#### Objective
Every line in the listing below from the one with "build_knife(blue)" through the one with "return part_box(node)[corner][axis] / MM" is to be reproduced exactly, both ends included; leave out the rest.

#### Given records
──────

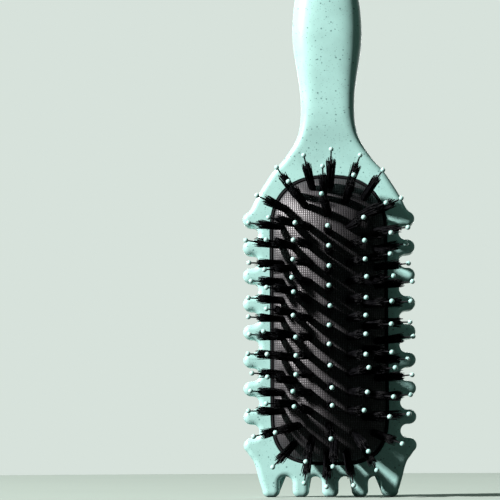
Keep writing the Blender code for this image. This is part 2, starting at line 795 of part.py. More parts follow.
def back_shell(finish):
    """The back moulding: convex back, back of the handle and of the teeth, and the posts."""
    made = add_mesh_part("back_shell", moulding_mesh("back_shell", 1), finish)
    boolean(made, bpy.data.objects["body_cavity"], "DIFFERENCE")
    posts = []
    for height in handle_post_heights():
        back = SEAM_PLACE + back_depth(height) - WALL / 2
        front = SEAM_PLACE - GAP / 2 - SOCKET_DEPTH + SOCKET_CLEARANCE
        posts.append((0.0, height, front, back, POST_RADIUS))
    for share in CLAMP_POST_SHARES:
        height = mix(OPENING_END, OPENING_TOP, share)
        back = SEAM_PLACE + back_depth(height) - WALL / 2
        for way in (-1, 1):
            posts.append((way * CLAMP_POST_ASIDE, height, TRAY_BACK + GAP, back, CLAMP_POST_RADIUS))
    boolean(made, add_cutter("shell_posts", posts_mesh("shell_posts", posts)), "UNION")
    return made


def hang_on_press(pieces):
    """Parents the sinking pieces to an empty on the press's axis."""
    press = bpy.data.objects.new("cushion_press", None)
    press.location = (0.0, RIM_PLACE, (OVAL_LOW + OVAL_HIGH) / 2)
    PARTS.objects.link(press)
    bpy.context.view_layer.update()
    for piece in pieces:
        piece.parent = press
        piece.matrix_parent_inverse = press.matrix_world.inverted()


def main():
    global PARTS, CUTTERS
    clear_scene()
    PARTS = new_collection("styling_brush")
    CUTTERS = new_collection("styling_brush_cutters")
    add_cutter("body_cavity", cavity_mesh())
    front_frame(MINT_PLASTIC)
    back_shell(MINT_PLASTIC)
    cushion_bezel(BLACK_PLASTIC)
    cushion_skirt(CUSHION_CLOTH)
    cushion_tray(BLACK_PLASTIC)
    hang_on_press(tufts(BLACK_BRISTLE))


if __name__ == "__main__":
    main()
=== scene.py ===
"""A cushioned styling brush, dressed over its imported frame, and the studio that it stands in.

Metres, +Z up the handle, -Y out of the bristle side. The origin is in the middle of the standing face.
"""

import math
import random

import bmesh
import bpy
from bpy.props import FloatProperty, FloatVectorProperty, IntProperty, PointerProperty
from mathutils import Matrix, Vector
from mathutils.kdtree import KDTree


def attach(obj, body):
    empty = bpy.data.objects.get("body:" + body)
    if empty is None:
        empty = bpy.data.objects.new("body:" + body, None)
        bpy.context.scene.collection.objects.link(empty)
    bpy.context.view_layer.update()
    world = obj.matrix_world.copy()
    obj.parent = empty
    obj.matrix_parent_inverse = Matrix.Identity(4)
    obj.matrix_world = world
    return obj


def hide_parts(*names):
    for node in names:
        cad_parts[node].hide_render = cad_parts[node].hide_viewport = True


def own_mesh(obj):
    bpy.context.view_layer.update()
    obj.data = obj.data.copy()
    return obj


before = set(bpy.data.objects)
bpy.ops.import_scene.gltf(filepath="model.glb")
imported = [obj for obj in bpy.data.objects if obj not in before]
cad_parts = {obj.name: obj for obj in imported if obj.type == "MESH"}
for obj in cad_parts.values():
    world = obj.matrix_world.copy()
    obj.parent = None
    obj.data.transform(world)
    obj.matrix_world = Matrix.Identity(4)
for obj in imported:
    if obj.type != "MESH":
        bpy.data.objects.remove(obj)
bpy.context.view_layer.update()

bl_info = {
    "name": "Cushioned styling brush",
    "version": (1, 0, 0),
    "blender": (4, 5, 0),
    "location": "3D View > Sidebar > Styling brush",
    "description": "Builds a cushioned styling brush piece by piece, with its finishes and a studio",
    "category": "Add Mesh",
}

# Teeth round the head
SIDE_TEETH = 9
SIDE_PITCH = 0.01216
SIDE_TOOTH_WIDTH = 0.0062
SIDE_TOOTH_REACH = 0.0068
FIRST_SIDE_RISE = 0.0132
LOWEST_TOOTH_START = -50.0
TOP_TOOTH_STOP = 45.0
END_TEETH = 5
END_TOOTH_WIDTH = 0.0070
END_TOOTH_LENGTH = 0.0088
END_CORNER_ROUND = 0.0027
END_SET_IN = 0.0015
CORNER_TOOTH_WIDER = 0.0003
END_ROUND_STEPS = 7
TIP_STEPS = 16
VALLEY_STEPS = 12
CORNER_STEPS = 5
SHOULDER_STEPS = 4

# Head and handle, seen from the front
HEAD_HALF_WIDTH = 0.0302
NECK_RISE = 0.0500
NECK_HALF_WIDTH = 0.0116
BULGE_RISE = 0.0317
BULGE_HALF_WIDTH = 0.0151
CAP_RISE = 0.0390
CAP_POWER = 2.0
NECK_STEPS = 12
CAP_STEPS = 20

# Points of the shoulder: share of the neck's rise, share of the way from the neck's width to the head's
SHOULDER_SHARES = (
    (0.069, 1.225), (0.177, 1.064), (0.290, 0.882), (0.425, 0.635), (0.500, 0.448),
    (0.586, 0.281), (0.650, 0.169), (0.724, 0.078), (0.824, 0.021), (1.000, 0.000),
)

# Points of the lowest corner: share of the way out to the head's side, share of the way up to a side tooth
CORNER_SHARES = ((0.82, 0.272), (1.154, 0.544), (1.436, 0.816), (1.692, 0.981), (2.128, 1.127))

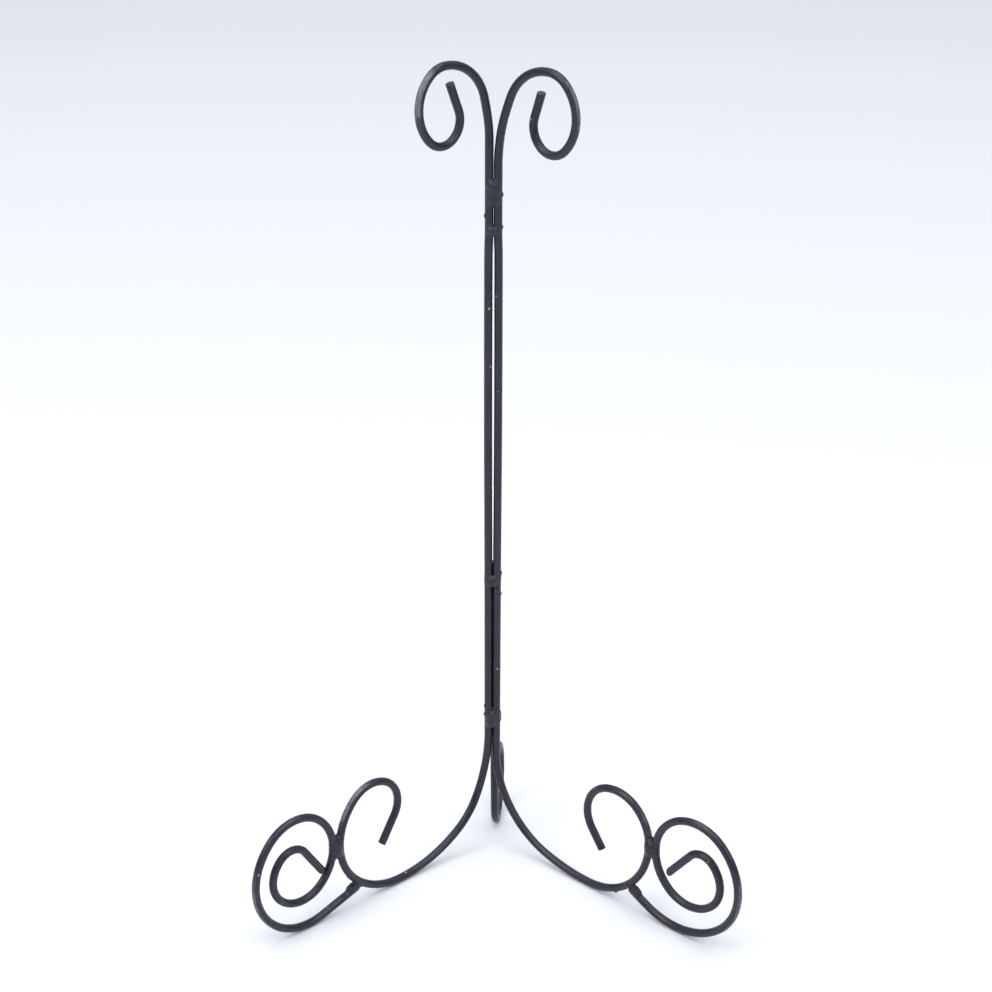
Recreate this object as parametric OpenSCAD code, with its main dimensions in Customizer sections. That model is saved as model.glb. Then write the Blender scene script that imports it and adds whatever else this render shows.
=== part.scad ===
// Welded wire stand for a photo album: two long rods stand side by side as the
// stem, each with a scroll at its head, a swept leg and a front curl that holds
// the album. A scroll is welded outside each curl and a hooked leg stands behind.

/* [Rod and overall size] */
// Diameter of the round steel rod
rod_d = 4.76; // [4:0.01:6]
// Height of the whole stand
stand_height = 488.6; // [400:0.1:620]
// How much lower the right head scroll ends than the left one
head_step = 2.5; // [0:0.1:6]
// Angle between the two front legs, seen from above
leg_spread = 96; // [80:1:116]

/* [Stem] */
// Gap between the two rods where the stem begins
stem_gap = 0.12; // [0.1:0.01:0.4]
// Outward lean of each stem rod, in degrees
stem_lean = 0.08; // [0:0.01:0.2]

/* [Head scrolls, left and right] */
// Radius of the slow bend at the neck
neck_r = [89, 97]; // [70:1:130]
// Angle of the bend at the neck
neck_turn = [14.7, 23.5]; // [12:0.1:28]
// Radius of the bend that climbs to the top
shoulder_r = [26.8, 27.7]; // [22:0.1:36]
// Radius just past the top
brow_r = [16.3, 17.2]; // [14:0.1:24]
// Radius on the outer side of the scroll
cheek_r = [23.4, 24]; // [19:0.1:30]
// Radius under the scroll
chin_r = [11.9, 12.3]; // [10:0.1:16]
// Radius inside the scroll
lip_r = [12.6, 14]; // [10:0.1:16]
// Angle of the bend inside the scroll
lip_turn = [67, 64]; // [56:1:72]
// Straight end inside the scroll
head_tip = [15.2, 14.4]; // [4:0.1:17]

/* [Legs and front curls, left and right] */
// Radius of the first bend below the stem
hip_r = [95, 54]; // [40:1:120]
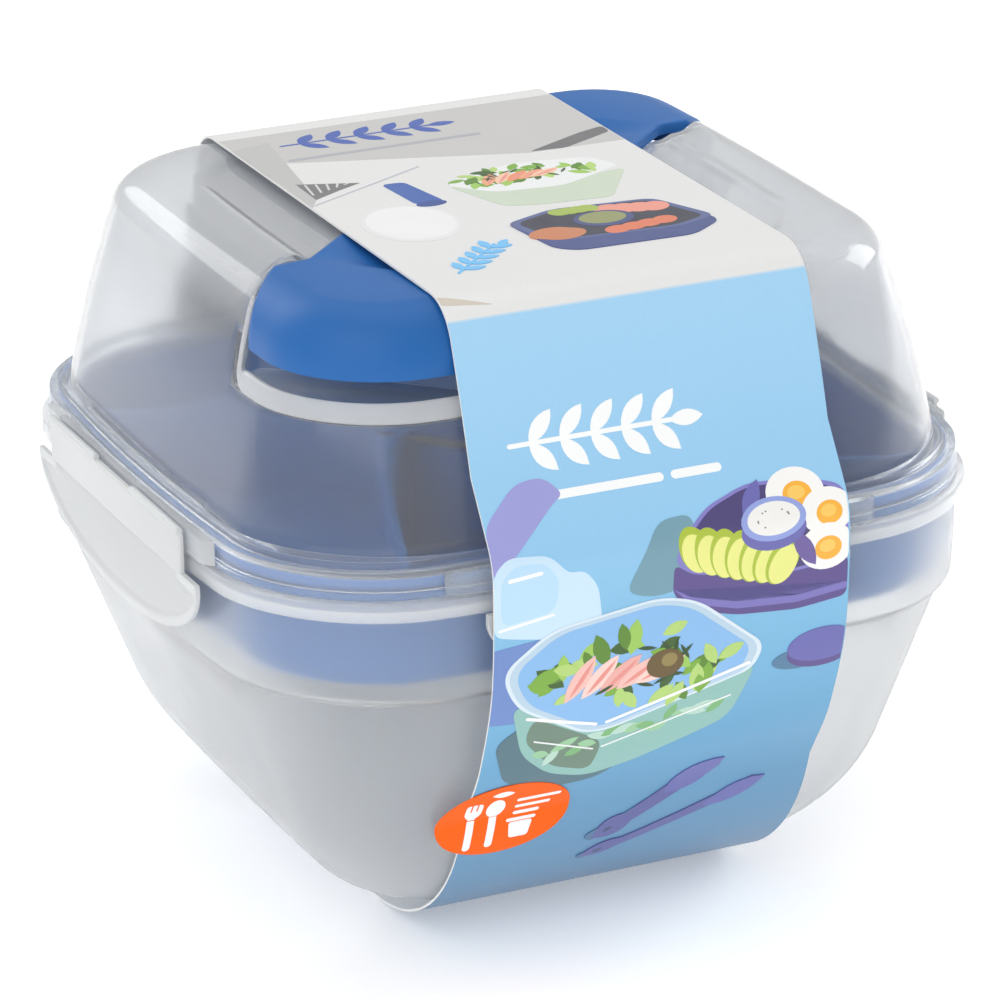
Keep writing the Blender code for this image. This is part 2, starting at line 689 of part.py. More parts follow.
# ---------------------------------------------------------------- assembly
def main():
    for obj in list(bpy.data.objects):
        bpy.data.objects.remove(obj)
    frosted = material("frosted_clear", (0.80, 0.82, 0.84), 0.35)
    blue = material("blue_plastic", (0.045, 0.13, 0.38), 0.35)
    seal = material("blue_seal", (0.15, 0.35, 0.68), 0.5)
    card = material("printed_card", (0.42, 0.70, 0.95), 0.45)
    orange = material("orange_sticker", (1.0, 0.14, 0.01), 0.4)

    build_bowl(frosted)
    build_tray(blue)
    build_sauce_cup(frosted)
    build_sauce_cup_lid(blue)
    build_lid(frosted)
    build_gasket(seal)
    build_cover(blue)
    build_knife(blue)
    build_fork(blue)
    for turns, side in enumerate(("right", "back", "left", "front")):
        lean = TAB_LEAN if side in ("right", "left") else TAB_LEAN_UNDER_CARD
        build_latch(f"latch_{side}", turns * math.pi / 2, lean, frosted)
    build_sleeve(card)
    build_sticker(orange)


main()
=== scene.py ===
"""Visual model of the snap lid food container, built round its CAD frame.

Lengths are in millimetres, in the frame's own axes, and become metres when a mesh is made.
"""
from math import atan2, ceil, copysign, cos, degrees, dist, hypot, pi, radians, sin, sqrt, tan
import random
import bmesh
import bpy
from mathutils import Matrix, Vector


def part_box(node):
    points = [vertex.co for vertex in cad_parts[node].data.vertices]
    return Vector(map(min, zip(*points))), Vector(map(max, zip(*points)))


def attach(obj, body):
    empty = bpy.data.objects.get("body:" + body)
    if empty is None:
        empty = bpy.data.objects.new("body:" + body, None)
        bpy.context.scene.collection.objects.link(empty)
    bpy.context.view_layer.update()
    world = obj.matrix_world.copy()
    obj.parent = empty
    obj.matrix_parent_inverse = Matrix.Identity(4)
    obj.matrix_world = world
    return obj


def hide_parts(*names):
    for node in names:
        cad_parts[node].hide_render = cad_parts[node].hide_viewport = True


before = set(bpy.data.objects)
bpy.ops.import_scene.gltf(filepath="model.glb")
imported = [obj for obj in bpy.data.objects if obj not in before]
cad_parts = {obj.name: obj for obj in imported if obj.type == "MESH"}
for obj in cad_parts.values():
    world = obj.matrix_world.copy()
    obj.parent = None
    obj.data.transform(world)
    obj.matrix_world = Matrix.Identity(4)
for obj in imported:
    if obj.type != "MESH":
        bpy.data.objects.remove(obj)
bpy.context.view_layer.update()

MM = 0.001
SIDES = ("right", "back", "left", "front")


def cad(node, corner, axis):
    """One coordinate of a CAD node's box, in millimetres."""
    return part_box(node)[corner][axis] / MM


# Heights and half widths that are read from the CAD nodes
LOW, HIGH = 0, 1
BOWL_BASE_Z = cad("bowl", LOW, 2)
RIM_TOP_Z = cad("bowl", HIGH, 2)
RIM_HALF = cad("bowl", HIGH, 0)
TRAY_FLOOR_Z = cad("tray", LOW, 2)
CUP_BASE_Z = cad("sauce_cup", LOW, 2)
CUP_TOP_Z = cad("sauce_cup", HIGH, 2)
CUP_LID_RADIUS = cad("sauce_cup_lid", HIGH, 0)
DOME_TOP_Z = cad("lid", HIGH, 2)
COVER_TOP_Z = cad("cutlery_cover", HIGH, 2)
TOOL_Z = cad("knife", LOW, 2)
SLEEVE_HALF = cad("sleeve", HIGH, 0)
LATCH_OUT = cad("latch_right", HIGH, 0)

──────

#### Solved exercise
    build_knife(blue)
    build_fork(blue)
    for turns, side in enumerate(("right", "back", "left", "front")):
        lean = TAB_LEAN if side in ("right", "left") else TAB_LEAN_UNDER_CARD
        build_latch(f"latch_{side}", turns * math.pi / 2, lean, frosted)
    build_sleeve(card)
    build_sticker(orange)


main()
=== scene.py ===
"""Visual model of the snap lid food container, built round its CAD frame.

Lengths are in millimetres, in the frame's own axes, and become metres when a mesh is made.
"""
from math import atan2, ceil, copysign, cos, degrees, dist, hypot, pi, radians, sin, sqrt, tan
import random
import bmesh
import bpy
from mathutils import Matrix, Vector


def part_box(node):
    points = [vertex.co for vertex in cad_parts[node].data.vertices]
    return Vector(map(min, zip(*points))), Vector(map(max, zip(*points)))


def attach(obj, body):
    empty = bpy.data.objects.get("body:" + body)
    if empty is None:
        empty = bpy.data.objects.new("body:" + body, None)
        bpy.context.scene.collection.objects.link(empty)
    bpy.context.view_layer.update()
    world = obj.matrix_world.copy()
    obj.parent = empty
    obj.matrix_parent_inverse = Matrix.Identity(4)
    obj.matrix_world = world
    return obj


def hide_parts(*names):
    for node in names:
        cad_parts[node].hide_render = cad_parts[node].hide_viewport = True


before = set(bpy.data.objects)
bpy.ops.import_scene.gltf(filepath="model.glb")
imported = [obj for obj in bpy.data.objects if obj not in before]
cad_parts = {obj.name: obj for obj in imported if obj.type == "MESH"}
for obj in cad_parts.values():
    world = obj.matrix_world.copy()
    obj.parent = None
    obj.data.transform(world)
    obj.matrix_world = Matrix.Identity(4)
for obj in imported:
    if obj.type != "MESH":
        bpy.data.objects.remove(obj)
bpy.context.view_layer.update()

MM = 0.001
SIDES = ("right", "back", "left", "front")


def cad(node, corner, axis):
    """One coordinate of a CAD node's box, in millimetres."""
    return part_box(node)[corner][axis] / MM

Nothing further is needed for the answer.